Compared with the 16S rRNA-based phylogenetic method, our result indicated phylogenomic analysis is a robust approach to distinguish Achromobacter and Alcaligenes. In the past, some Achromobacter strains were still assigned to Alcaligenes, such as A. xylosoxidans (Saiman et al. 2002). Here, we found that there are distinct boundaries between the two genera in phylogeny. With the rapid development of high-throughput sequencing technology, we believe that phylogenomics represents a reliable and high resolved approach for the classification of closely related organisms.

Phylogenomic and ANI analyses indicated that Achromobacter had the closest relationship with Bordetella and even suggested a very recent common ancestor for these two genera. Bordetella included two phylogenetically distant groups, one group (classical Bordetella subspecies) represented by Bordetella pertussis, Bordetella parapertussis, and Bordetella bronchiseptica (Parkhill et al. 2003) and another group represented by B. avium 197 N and B. petrii DSM12804 (Sebaihia et al. 2006). B. petrii DSM12804 was considered the sole environmental species of Bordetella, as lacking the majority of the virulence genes (e.g., cytotoxic, T3SS or T4SS) (Gross et al. 2008). A previous study proposed B. petrii DSM12804 is a bridge that links pathogens (Bordetella spp.) and environmental isolates (Achromobacter spp.) (Gross et al. 2008). Our result is consistent with this hypothesis but further underlined the close relationship between those two genera and may even suggest the possibility to assign them into a “supergenus.” The similar GC content range (61–68 %) shared by the Achromobacter and Bordetella members seems to strengthen this possibility of formation of a supergenus, since members within the same genus generally have a similar GC content (Lightfield et al. 2011). In addition, a phylogenetic tree based on the conserved proteins of virulence-related factor T3SS is very similar to the core genome phylogeny indicating that T3SS of Achromobacter and Bordetella members were most probably vertically inherited from their common ascendant (Fig. 1b, d). In light of the immediate phylogenetic relatedness, we proposed that the Achromobacter members, along with the Bordetella ones, perhaps inherited the genetic loci related to pathogenicity from the common ancestor, while they were differentiated along different branches of the phylogeny. When sufficient genomic divergence was accumulated, this divergence led to speciation (Cohan 2001). A low degree of overall genome similarity of the gene contents for Achromobacter and Bordetella (Fig. 3) may be the consequence of an evolution process. Nevertheless, the phylogenetic signal tracing evolutionary history of this supergenus was still rather robust. From an evolutionary view, this phylogenetic signal could prompt us to interpret the potential of pathogenesis for Achromobacter (e.g., A. xylosoxidans AXX-A).

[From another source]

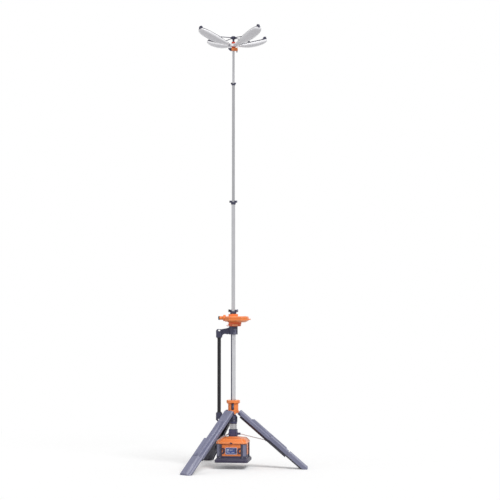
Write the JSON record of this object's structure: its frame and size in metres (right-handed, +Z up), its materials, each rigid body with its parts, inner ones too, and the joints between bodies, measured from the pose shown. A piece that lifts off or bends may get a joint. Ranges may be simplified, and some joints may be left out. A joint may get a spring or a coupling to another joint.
{
  "type": "mobile light tower",
  "caption": "Mobile light tower: an orange power pack hung in a folding tripod, a telescopic mast and a lamp head of opening petals.",
  "frame": {"origin": "on the mast's axis at ground level, under the power pack", "axes": "+Z up along the mast, +X along leg 1, the handle bar towards -X, the pack's panel faces -Y"},
  "size_m": [1.2221, 1.4024, 4.5887],
  "materials": {
    "orange_plastic": "satin",
    "slate_enamel": "satin",
    "navy_plastic": "matte",
    "black_plastic": "matte",
    "black_enamel": "satin",
    "satin_aluminium": "satin",
    "stay_steel": "satin",
    "lamp_shell": "satin",
    "panel_frame": "satin"
  },
  "bodies": {
    "base": {"pack_base_plate": "navy_plastic", "pack_body": "orange_plastic", "pack_lid": "orange_plastic", "pack_corner_posts": "navy_plastic", "control_panel": "panel_frame", "pack_latches": "black_plastic", "mount_block": "navy_plastic", "column_sleeve": "satin_aluminium", "column_coupling": "navy_plastic", "lower_bracket": "navy_plastic", "upper_bracket": "navy_plastic", "handle_bar": "black_enamel", "mast_tube_1": "satin_aluminium", "reel_drum": "orange_plastic", "reel_housing": "orange_plastic", "reel_socket": "orange_plastic", "mast_clamp_1": "navy_plastic"},
    "left_knob": {"clamp_knob_left": "black_plastic"},
    "right_knob": {"clamp_knob_right": "slate_enamel"},
    "hub": {"leg_hub": "orange_plastic", "hub_latch": "navy_plastic", "hub_pins": "stay_steel"},
    "leg_1": {"leg_1_channel": "slate_enamel", "leg_1_extension": "slate_enamel", "leg_1_foot": "slate_enamel"},
    "stay_1": {"leg_1_stay": "stay_steel"},
    "leg_2": {"leg_2_channel": "slate_enamel", "leg_2_extension": "slate_enamel", "leg_2_foot": "slate_enamel"},
    "stay_2": {"leg_2_stay": "stay_steel"},
    "leg_3": {"leg_3_channel": "slate_enamel", "leg_3_extension": "slate_enamel", "leg_3_foot": "slate_enamel"},
    "stay_3": {"leg_3_stay": "stay_steel"},
    "mast_2": {"mast_tube_2": "satin_aluminium", "mast_clamp_2": "navy_plastic"},
    "mast_3": {"mast_tube_3": "satin_aluminium", "mast_clamp_3": "navy_plastic"},
    "mast_4": {"mast_tube_4": "satin_aluminium", "head_hub": "orange_plastic", "petal_forks": "lamp_shell", "head_gusset": "navy_plastic", "head_knob": "black_plastic"},
    "post": {"head_post": "navy_plastic"},
    "petal_1": {"petal_1_shell": "lamp_shell", "petal_1_frame": "navy_plastic"},
    "strut_1": {"petal_1_strut": "navy_plastic"},
    "petal_2": {"petal_2_shell": "lamp_shell", "petal_2_frame": "navy_plastic"},
    "strut_2": {"petal_2_strut": "navy_plastic"},
    "petal_3": {"petal_3_shell": "lamp_shell", "petal_3_frame": "navy_plastic"},
    "strut_3": {"petal_3_strut": "navy_plastic"},
    "petal_4": {"petal_4_shell": "lamp_shell", "petal_4_frame": "navy_plastic"},
    "strut_4": {"petal_4_strut": "navy_plastic"}
  },
  "joints": [
    {"name": "hub_slide", "type": "slide", "parent": "base", "child": "hub", "axis": [0, 0, -1], "range_m": [-0.677, 0]},
    {"name": "leg_1_hinge", "type": "hinge", "parent": "hub", "child": "leg_1", "pos_m": [0.072, 0, 0.562], "axis": [0, -1, 0], "range_deg": [-43.92, 0]},
    {"name": "leg_2_hinge", "type": "hinge", "parent": "hub", "child": "leg_2", "pos_m": [-0.036, 0.06235, 0.562], "axis": [0.866, 0.5, 0], "range_deg": [-43.92, 0]},
    {"name": "leg_3_hinge", "type": "hinge", "parent": "hub", "child": "leg_3", "pos_m": [-0.036, -0.06235, 0.562], "axis": [-0.866, 0.5, 0], "range_deg": [-43.92, 0]},
    {"name": "stay_1_pivot", "type": "hinge", "parent": "leg_1", "child": "stay_1", "pos_m": [0.34527, 0, 0.28915], "axis": [0, -1, 0], "range_deg": [-36.06, 0]},
    {"name": "stay_2_pivot", "type": "hinge", "parent": "leg_2", "child": "stay_2", "pos_m": [-0.17264, 0.29901, 0.28915], "axis": [0.866, 0.5, 0], "range_deg": [-36.06, 0]},
    {"name": "stay_3_pivot", "type": "hinge", "parent": "leg_3", "child": "stay_3", "pos_m": [-0.17264, -0.29901, 0.28915], "axis": [-0.866, 0.5, 0], "range_deg": [-36.06, 0]},
    {"name": "mast_2_slide", "type": "slide", "parent": "base", "child": "mast_2", "axis": [0, 0, 1], "range_m": [-1.09, 0]},
    {"name": "mast_3_slide", "type": "slide", "parent": "mast_2", "child": "mast_3", "axis": [0, 0, 1], "range_m": [-1.208, 0]},
    {"name": "mast_4_slide", "type": "slide", "parent": "mast_3", "child": "mast_4", "axis": [0, 0, 1], "range_m": [-0.327, 0]},
    {"name": "petal_post_slide", "type": "slide", "parent": "mast_4", "child": "post", "axis": [0, 0, -1], "range_m": [-0.268, 0]},
    {"name": "petal_1_hinge", "type": "hinge", "parent": "mast_4", "child": "petal_1", "pos_m": [0.03182, -0.03182, 4.441], "axis": [0.7071, 0.7071, 0], "range_deg": [-69, 0]},
    {"name": "petal_2_hinge", "type": "hinge", "parent": "mast_4", "child": "petal_2", "pos_m": [0.03182, 0.03182, 4.441], "axis": [-0.7071, 0.7071, 0], "range_deg": [-69, 0]},
    {"name": "petal_3_hinge", "type": "hinge", "parent": "mast_4", "child": "petal_3", "pos_m": [-0.03182, 0.03182, 4.441], "axis": [-0.7071, -0.7071, 0], "range_deg": [-69, 0]},
    {"name": "petal_4_hinge", "type": "hinge", "parent": "mast_4", "child": "petal_4", "pos_m": [-0.03182, -0.03182, 4.441], "axis": [0.7071, -0.7071, 0], "range_deg": [-69, 0]},
    {"name": "strut_1_pivot", "type": "hinge", "parent": "petal_1", "child": "strut_1", "pos_m": [0.14523, -0.14523, 4.50468], "axis": [-0.7071, -0.7071, 0], "range_deg": [-152.8, 0]},
    {"name": "strut_2_pivot", "type": "hinge", "parent": "petal_2", "child": "strut_2", "pos_m": [0.14523, 0.14523, 4.50468], "axis": [0.7071, -0.7071, 0], "range_deg": [-152.8, 0]},
    {"name": "strut_3_pivot", "type": "hinge", "parent": "petal_3", "child": "strut_3", "pos_m": [-0.14523, 0.14523, 4.50468], "axis": [0.7071, 0.7071, 0], "range_deg": [-152.8, 0]},
    {"name": "strut_4_pivot", "type": "hinge", "parent": "petal_4", "child": "strut_4", "pos_m": [-0.14523, -0.14523, 4.50468], "axis": [-0.7071, 0.7071, 0], "range_deg": [-152.8, 0]},
    {"name": "left_knob_turn", "type": "hinge", "parent": "base", "child": "left_knob", "pos_m": [-0.0355, 0, 1.63248], "axis": [-1, 0, 0], "continuous": true},
    {"name": "right_knob_turn", "type": "hinge", "parent": "base", "child": "right_knob", "pos_m": [0.0355, 0, 1.63248], "axis": [1, 0, 0], "continuous": true}
  ],
  "couplings": [
    {"joint": "leg_1_hinge", "follows": "hub_slide", "rad_per_m": 1.1321},
    {"joint": "leg_2_hinge", "follows": "hub_slide", "rad_per_m": 1.1321},
    {"joint": "leg_3_hinge", "follows": "hub_slide", "rad_per_m": 1.1321},
    {"joint": "stay_1_pivot", "follows": "hub_slide", "rad_per_m": 0.92962},
    {"joint": "stay_2_pivot", "follows": "hub_slide", "rad_per_m": 0.92962},
    {"joint": "stay_3_pivot", "follows": "hub_slide", "rad_per_m": 0.92962},
    {"joint": "petal_1_hinge", "follows": "petal_post_slide", "rad_per_m": 4.4934},
    {"joint": "petal_2_hinge", "follows": "petal_post_slide", "rad_per_m": 4.4934},
    {"joint": "petal_3_hinge", "follows": "petal_post_slide", "rad_per_m": 4.4934},
    {"joint": "petal_4_hinge", "follows": "petal_post_slide", "rad_per_m": 4.4934},
    {"joint": "strut_1_pivot", "follows": "petal_post_slide", "rad_per_m": 9.9508},
    {"joint": "strut_2_pivot", "follows": "petal_post_slide", "rad_per_m": 9.9508},
    {"joint": "strut_3_pivot", "follows": "petal_post_slide", "rad_per_m": 9.9508},
    {"joint": "strut_4_pivot", "follows": "petal_post_slide", "rad_per_m": 9.9508}
  ]
}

So far, at the molecular level, little is known about the mechanism of pathogenesis for this potential opportunistic pathogen. For the first time, we revealed the difference of genomic contents between CF-source and environment-source isolates of Achromobacter and identified the putative genetic determinants participated in CF infection by A. xylosoxidans AXX-A. These genes encoded functions mediating the bacterium/host interactions, adherence, colonization, and invasion, which promisingly enabled A. xylosoxidans AXX-A to adapt to a pathogenic lifestyle. Therefore, our study provides genomic evidence that some Achromobacter strains were most probably the actual pathogens, since Achromobacter spp. was still considered as a suspected pathogen because of the lack of definite clue of infection in CF patient. Although several elements potentially involved in pathogenesis were also found within the genomes of environmental isolates, these elements appeared not to be sufficient for host infection. Meanwhile, the T3SS found in A. arsenitoxydans SY8 may suggest the capability of Achromobacter to infect animals (like pig). The key adaptability genetic determinants in A. xylosoxidans AXX-A, A. xylosoxidans A8, and A. piechaudii HLE were unique to their genomic implying that HGT played an essential role in adaptation to specific niches. Finally, despite threats to health, Achromobacter exhibits the attractive properties of aromatic compound degradation and heavy metal resistance.